Stress ist die Diskrepanz zwischen dem, was ist - und dem, was wir meinen, was sein sollte. Das heisst: Ob wir etwas als Stress wahrnehmen oder nicht und wie wir darauf reagieren, hängt von unseren Einstellungen, Erfahrungen, Bewertungen und unseren automatisch ablaufenden Verhaltensmustern ab. Und daran können wir arbeiten.

Innehalten, beobachten, handeln

Durch die Praxis der Achtsamkeit, deren systematische, intensive Schulung die Grundlage der MBSR-Kurse bildet, lernen wir, innezuhalten, zu sehen, was ist - und erst dann zu handeln. Wir sehen klarer, was geschieht, wir werden zu Beobachtenden. Die automatischen Reaktionen und die damit verbundenen Gedanken und Gefühle laufen zwar immer noch ab, aber wir sind ihnen nicht mehr ausgeliefert. Wir können sie als das erkennen, was sie wirklich sind: automatische, unbewusste Verhaltensmuster, die wir uns irgendwann angeeignet haben, denen wir aber nicht mehr folgen müssen. So weitet sich unser Handlungsspielraum mit der Zeit aus. Wir werden nicht mehr überwältigt von den Ereignissen - den Wellen, die auf uns zurollen - , sondern entdecken hilfreichere Handlungsmöglichkeiten, uns selbst und auch anderen gegenüber. Wir lernen etwas über das Wesen der Wellen - und über den Umgang mit ihnen. Sie kommen immer noch - aber wir lernen quasi auf ihnen zu reiten statt von ihnen überflutet zu werden.

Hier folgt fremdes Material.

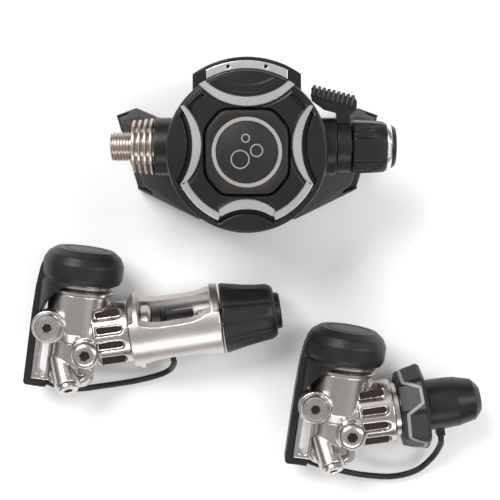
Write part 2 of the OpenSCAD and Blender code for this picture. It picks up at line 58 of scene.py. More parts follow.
def unit(pos, tilt, roll, turn):
    """The place of a first stage: where its centre is, its tilt, its roll and its turn."""
    return (
        Matrix.Translation(pos)
        @ Matrix.Rotation(math.radians(-turn), 4, "Z")
        @ Matrix.Rotation(math.radians(roll), 4, "Y")
        @ Matrix.Rotation(math.radians(tilt), 4, "X")
    )


YOKE = unit((-93.52, -36.41, 21.8), 6, 3.1, 8)
DIN = unit((43.68, -77.91, 22.06), 6, 1.3, 8)
INLET = Matrix.Rotation(math.radians(16), 4, "Z")  # the tank connection's turn on the body
BARREL = STAGE @ Matrix.Translation((0, 2, -23.5))  # the second stage's valve axis, along x
UNITS = {"yoke": YOKE, "din": DIN}

# camera straight above the set
cam_data = bpy.data.cameras.new("camera")
cam_data.lens = 79
cam_data.sensor_width = 36
cam = bpy.data.objects.new("camera", cam_data)
cam.location = (-0.00092, 0.01039, 0.6)
bpy.context.scene.collection.objects.link(cam)
bpy.context.scene.camera = cam
bpy.context.scene.render.resolution_x = 1000
bpy.context.scene.render.resolution_y = 1000


# ---- materials -------------------------------------------------------------------------
GLOSS_CHANGE = 0.06  # the roughness drifts this far each way
DARKER, LIGHTER = 0.9, 1.08  # and the colour between these shades


def material(name, color, metallic, rough, grain=0.15, grain_scale=900, streak=(1, 1, 1)):
    """A finish with fine surface grain and a broad, faint change of shade and gloss."""
    m = bpy.data.materials.new(name)
    m.use_nodes = True
    nt = m.node_tree
    b = nt.nodes["Principled BSDF"]
    b.inputs["Metallic"].default_value = metallic
    b.inputs["Specular IOR Level"].default_value = 0.5 if metallic else 0.36
    tc = nt.nodes.new("ShaderNodeTexCoord")
    mp = nt.nodes.new("ShaderNodeMapping")
    mp.inputs["Scale"].default_value = streak
    nt.links.new(tc.outputs["Object"], mp.inputs["Vector"])
    fine = nt.nodes.new("ShaderNodeTexNoise")
    fine.inputs["Scale"].default_value = grain_scale
    fine.inputs["Detail"].default_value = 6
    nt.links.new(mp.outputs["Vector"], fine.inputs["Vector"])
    broad = nt.nodes.new("ShaderNodeTexNoise")
    broad.inputs["Scale"].default_value = 45
    broad.inputs["Detail"].default_value = 5
    nt.links.new(tc.outputs["Object"], broad.inputs["Vector"])
    ramp = nt.nodes.new("ShaderNodeMapRange")
    ramp.inputs["To Min"].default_value = rough - GLOSS_CHANGE
    ramp.inputs["To Max"].default_value = rough + GLOSS_CHANGE
    nt.links.new(broad.outputs["Fac"], ramp.inputs["Value"])
    nt.links.new(ramp.outputs["Result"], b.inputs["Roughness"])
    mix = nt.nodes.new("ShaderNodeMix")
    mix.data_type = "RGBA"
    mix.inputs[6].default_value = (*[c * DARKER for c in color], 1)
    mix.inputs[7].default_value = (*[c * LIGHTER for c in color], 1)
    nt.links.new(broad.outputs["Fac"], mix.inputs["Factor"])
    nt.links.new(mix.outputs[2], b.inputs["Base Color"])
    bump = nt.nodes.new("ShaderNodeBump")
    bump.inputs["Strength"].default_value = grain
    bump.inputs["Distance"].default_value = 0.0001
    nt.links.new(fine.outputs["Fac"], bump.inputs["Height"])
    nt.links.new(bump.outputs["Normal"], b.inputs["Normal"])
    return m


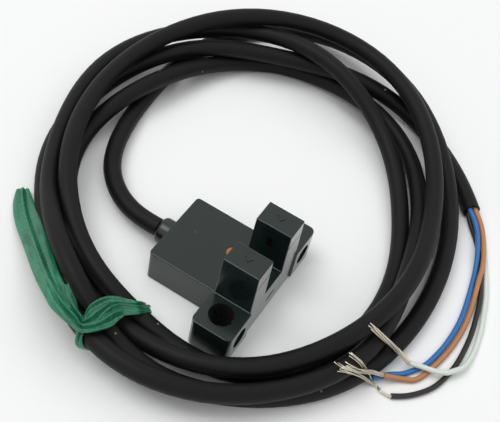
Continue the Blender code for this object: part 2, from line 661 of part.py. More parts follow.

Ergänzung zur ärztlichen Behandlung - und Prävention

"Stressbewältigung durch Achtsamkeit" MBSR wurde 1979 vom Molekularbiologen Jon-Kabat-Zinn an der Medizinischen Fakultät der Universität Massachusetts, USA, entwickelt. Inzwischen wird dieses achtwöchige systematische Achtsamkeitstraining weltweit erfolgreich eingesetzt als Ergänzung zur medizinischen und/oder therapeutischen Behandlung bei einer Vielzahl von Krankheiten (Krebs, Herzkrankheiten, Multiple Sklerose, Angststörungen, stressbedingte Erkrankungen, etc.) und bei chronischen Schmerzen. Es eignet sich weiter für alle, die am Arbeitsplatz oder im Privatleben unter Stress stehen (integrative Gesundheitsförderung). MBSR kann zudem stressbedingten Krankheiten vorbeugen (z.B. Burnout-Prävention). Immer mehr Unternehmen bieten solche Kurse deshalb im Rahmen ihres betrieblichen Gesundheitsmanagements an.

Wirkung

Die Wirksamkeit dieses achtwöchigen Trainings wurde von Anfang an wissenschaftlich untersucht. Zahlreiche Studien belegen die positiven psychischen und physischen Auswirkungen regelmässiger Achtsamkeitspraxis. Kursteilnehmerinnen und -teilnehmer

  • können besser mit Stresssituationen umgehen
  • finden leichter Entspannung
  • kennen die eigenen Grenzen dank besserer Selbstwahrnehmung
  • erfahren eine anhaltende Reduktion ihrer körperlichen und psychischen Symptome
  • sind weniger belastet durch Krankheitssymptome und Schmerzen
  • können sich besser konzentrieren
  • leiden weniger an Ängsten und depressiven Verstimmungen
  • stehen gelassener im Leben
  • haben ein besseres Selbstwertgefühl und mehr Vertrauen in sich und ihre Fähigkeiten
  • haben mehr Mitgefühl sich selber und anderen gegenüber
  • erleben mehr Wohlbefinden und Lebensfreude


Das ursprüngliche, wissenschaftlich erforschte MBSR-Programm wird grundsätzlich im Rahmen eines 8-Wochen-Kurses vermittelt. Andere Kursformen wie Kompakt-, Intensiv- oder Wochenendkurse basieren auf den Grundsätzen des Originalprogramms.